Beginning with the first line below, please repeat the material exactly, ending with the line that includes "post_height = 9; // [7:0.5:10]".

● Data block
BEGIN

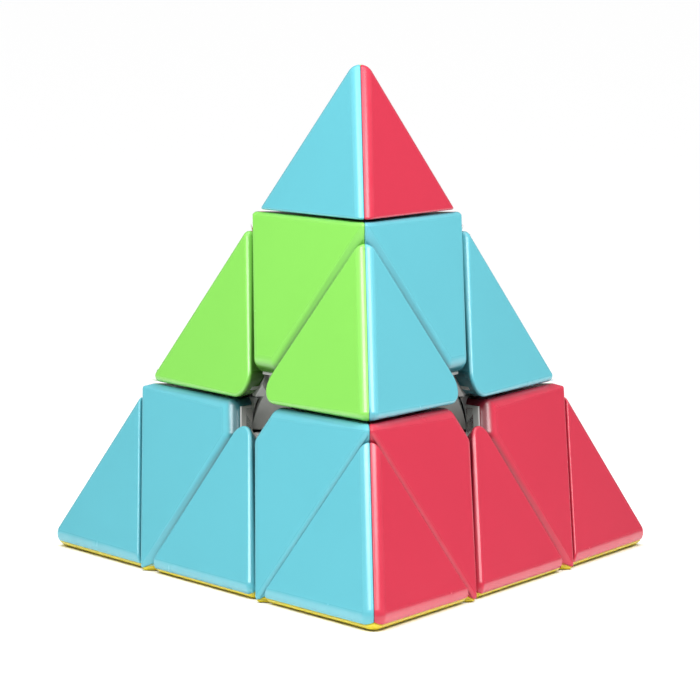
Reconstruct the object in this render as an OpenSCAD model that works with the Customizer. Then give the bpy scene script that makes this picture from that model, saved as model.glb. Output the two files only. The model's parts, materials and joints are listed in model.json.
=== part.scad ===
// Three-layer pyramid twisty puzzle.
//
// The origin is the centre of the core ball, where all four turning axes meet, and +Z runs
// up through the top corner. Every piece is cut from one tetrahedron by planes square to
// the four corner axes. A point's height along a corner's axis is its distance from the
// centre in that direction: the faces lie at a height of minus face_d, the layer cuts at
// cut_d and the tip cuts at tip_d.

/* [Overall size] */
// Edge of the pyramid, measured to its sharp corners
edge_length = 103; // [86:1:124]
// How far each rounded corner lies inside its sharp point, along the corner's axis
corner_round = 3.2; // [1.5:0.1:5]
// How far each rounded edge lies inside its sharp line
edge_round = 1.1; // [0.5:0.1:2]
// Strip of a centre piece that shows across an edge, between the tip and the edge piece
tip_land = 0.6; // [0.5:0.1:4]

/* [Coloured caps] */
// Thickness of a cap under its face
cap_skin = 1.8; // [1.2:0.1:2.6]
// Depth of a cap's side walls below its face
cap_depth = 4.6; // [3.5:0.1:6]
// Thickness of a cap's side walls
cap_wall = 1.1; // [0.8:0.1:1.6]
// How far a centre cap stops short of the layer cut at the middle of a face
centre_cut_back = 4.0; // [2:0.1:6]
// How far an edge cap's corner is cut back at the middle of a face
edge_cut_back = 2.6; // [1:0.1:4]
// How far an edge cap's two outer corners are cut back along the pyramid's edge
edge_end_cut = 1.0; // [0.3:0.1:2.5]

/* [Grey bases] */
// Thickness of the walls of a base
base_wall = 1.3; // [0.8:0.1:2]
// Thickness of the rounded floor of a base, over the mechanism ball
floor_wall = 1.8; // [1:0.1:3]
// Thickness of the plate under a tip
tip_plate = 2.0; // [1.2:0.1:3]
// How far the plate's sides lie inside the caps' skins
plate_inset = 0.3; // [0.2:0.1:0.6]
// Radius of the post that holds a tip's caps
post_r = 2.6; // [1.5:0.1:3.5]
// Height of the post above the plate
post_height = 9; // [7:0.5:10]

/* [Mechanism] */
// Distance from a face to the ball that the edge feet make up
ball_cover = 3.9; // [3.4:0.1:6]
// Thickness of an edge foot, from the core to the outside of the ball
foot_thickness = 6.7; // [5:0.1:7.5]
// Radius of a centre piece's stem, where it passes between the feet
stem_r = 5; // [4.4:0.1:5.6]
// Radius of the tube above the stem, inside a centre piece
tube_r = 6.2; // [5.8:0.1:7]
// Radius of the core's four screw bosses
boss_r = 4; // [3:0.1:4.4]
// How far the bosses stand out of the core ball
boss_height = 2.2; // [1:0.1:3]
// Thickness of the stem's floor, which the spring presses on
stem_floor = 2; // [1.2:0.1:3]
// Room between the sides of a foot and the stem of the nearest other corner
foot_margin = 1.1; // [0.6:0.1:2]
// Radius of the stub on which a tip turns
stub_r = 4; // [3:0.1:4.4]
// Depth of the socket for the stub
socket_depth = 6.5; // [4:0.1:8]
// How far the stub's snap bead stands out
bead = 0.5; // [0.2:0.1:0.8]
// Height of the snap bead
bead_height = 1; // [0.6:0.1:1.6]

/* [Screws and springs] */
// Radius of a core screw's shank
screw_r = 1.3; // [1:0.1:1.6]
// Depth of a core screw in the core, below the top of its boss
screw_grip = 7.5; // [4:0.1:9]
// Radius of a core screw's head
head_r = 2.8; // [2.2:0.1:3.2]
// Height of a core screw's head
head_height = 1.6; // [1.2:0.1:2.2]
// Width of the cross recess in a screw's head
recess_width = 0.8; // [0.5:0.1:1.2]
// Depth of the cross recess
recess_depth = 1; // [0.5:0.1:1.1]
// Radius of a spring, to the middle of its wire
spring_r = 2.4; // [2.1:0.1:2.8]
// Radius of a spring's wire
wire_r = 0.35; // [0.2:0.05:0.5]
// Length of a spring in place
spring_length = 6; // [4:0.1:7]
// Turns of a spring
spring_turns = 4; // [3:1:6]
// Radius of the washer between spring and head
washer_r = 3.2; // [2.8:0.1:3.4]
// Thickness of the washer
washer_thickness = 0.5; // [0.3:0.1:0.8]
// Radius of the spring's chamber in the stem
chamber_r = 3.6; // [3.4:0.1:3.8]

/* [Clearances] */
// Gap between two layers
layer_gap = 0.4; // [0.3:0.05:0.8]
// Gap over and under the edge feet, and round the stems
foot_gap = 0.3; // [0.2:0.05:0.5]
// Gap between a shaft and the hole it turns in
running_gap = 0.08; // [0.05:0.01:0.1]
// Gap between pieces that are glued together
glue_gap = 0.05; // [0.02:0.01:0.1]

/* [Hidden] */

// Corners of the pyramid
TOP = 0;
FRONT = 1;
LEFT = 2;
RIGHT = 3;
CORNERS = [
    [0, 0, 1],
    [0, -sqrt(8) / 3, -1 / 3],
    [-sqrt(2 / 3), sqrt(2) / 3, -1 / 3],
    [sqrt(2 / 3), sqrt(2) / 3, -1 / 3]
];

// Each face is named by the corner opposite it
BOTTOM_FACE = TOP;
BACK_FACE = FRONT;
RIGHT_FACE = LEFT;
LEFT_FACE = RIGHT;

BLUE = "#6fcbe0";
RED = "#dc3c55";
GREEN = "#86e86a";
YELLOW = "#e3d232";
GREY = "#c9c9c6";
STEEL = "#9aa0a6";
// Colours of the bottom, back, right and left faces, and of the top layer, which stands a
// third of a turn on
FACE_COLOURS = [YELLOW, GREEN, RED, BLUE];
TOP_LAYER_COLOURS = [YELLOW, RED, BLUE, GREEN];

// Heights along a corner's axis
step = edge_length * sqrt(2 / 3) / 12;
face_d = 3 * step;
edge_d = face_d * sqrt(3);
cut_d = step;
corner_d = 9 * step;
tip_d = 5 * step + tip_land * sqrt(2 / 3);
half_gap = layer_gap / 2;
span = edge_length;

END

● The answer
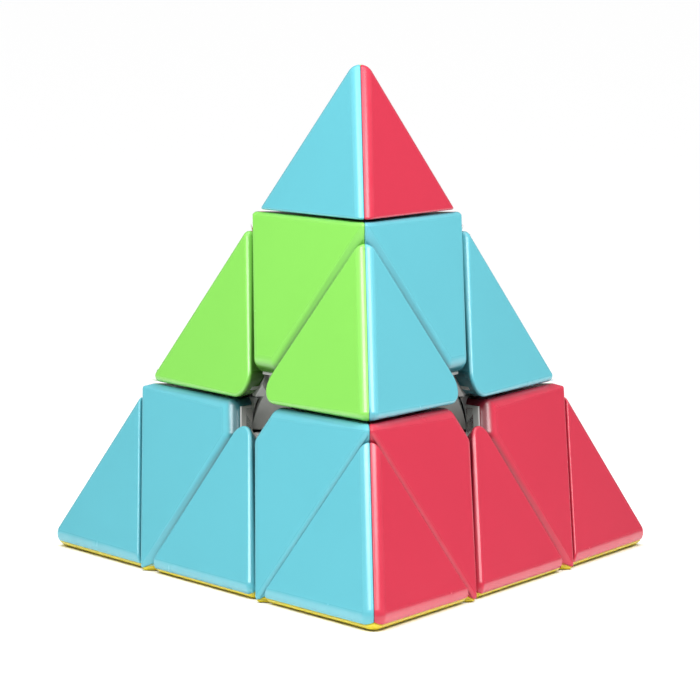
Reconstruct the object in this render as an OpenSCAD model that works with the Customizer. Then give the bpy scene script that makes this picture from that model, saved as model.glb. Output the two files only. The model's parts, materials and joints are listed in model.json.
=== part.scad ===
// Three-layer pyramid twisty puzzle.
//
// The origin is the centre of the core ball, where all four turning axes meet, and +Z runs
// up through the top corner. Every piece is cut from one tetrahedron by planes square to
// the four corner axes. A point's height along a corner's axis is its distance from the
// centre in that direction: the faces lie at a height of minus face_d, the layer cuts at
// cut_d and the tip cuts at tip_d.

/* [Overall size] */
// Edge of the pyramid, measured to its sharp corners
edge_length = 103; // [86:1:124]
// How far each rounded corner lies inside its sharp point, along the corner's axis
corner_round = 3.2; // [1.5:0.1:5]
// How far each rounded edge lies inside its sharp line
edge_round = 1.1; // [0.5:0.1:2]
// Strip of a centre piece that shows across an edge, between the tip and the edge piece
tip_land = 0.6; // [0.5:0.1:4]

/* [Coloured caps] */
// Thickness of a cap under its face
cap_skin = 1.8; // [1.2:0.1:2.6]
// Depth of a cap's side walls below its face
cap_depth = 4.6; // [3.5:0.1:6]
// Thickness of a cap's side walls
cap_wall = 1.1; // [0.8:0.1:1.6]
// How far a centre cap stops short of the layer cut at the middle of a face
centre_cut_back = 4.0; // [2:0.1:6]
// How far an edge cap's corner is cut back at the middle of a face
edge_cut_back = 2.6; // [1:0.1:4]
// How far an edge cap's two outer corners are cut back along the pyramid's edge
edge_end_cut = 1.0; // [0.3:0.1:2.5]

/* [Grey bases] */
// Thickness of the walls of a base
base_wall = 1.3; // [0.8:0.1:2]
// Thickness of the rounded floor of a base, over the mechanism ball
floor_wall = 1.8; // [1:0.1:3]
// Thickness of the plate under a tip
tip_plate = 2.0; // [1.2:0.1:3]
// How far the plate's sides lie inside the caps' skins
plate_inset = 0.3; // [0.2:0.1:0.6]
// Radius of the post that holds a tip's caps
post_r = 2.6; // [1.5:0.1:3.5]
// Height of the post above the plate
post_height = 9; // [7:0.5:10]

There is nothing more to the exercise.